These contextual factors helped identify prospects like Draymond Green, whose college statistics understated his impact due to playing in a system that limited his statistical ceiling.
Success Stories and Cautionary Tales
Analytics Wins: When The Numbers Got It Right
Several modern stars were identified by analytics before traditional scouting consensus caught up:
Nikola Jokić represented perhaps the greatest analytics win in recent draft history. Despite being selected 41st overall in 2014, several analytical models identified him as a potential star due to his exceptional assist rate, efficiency, and production-per-minute at a young age in competitive European leagues.

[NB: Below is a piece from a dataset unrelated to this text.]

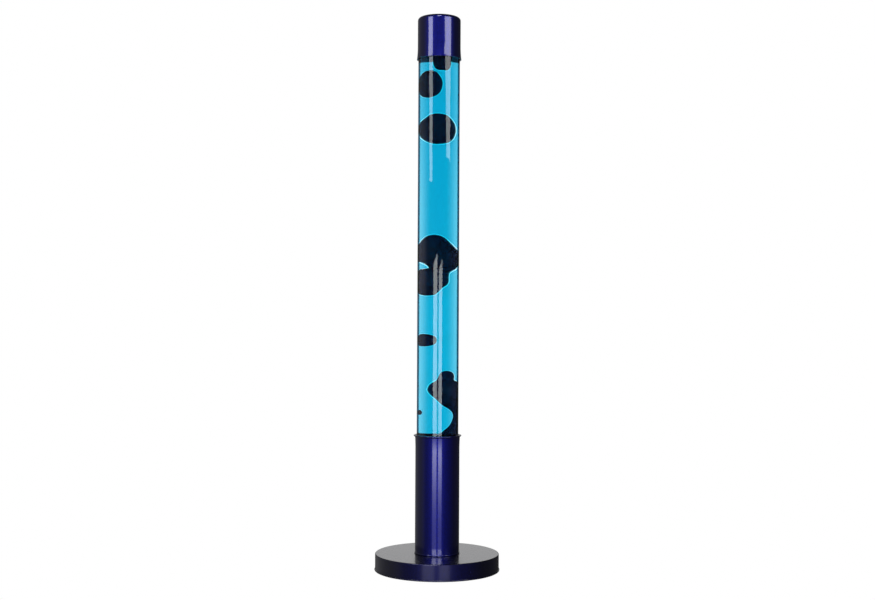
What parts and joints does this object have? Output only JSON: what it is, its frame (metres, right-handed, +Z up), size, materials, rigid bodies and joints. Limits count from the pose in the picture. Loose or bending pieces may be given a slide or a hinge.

Donovan Mitchell was flagged by analytics models due to his exceptional steal rate, wingspan-to-height ratio, and age-adjusted scoring at Louisville. While traditional scouts saw a potential role player, advanced metrics suggested star potential.
Jayson Tatum received stronger analytics projections than many traditional scouts gave him, largely due to his age-adjusted production and exceptional free throw percentage (indicating shooting development potential).
Analytics Misses: When The Models Failed
Data-driven approaches aren’t infallible. Several notable misses remind us of analytics’ limitations:
Markelle Fultz received glowing analytical projections based on his age-adjusted production and physical measurements. His struggle at the NBA level highlights how even sophisticated models can miss crucial intangibles like adaptability and mental resilience.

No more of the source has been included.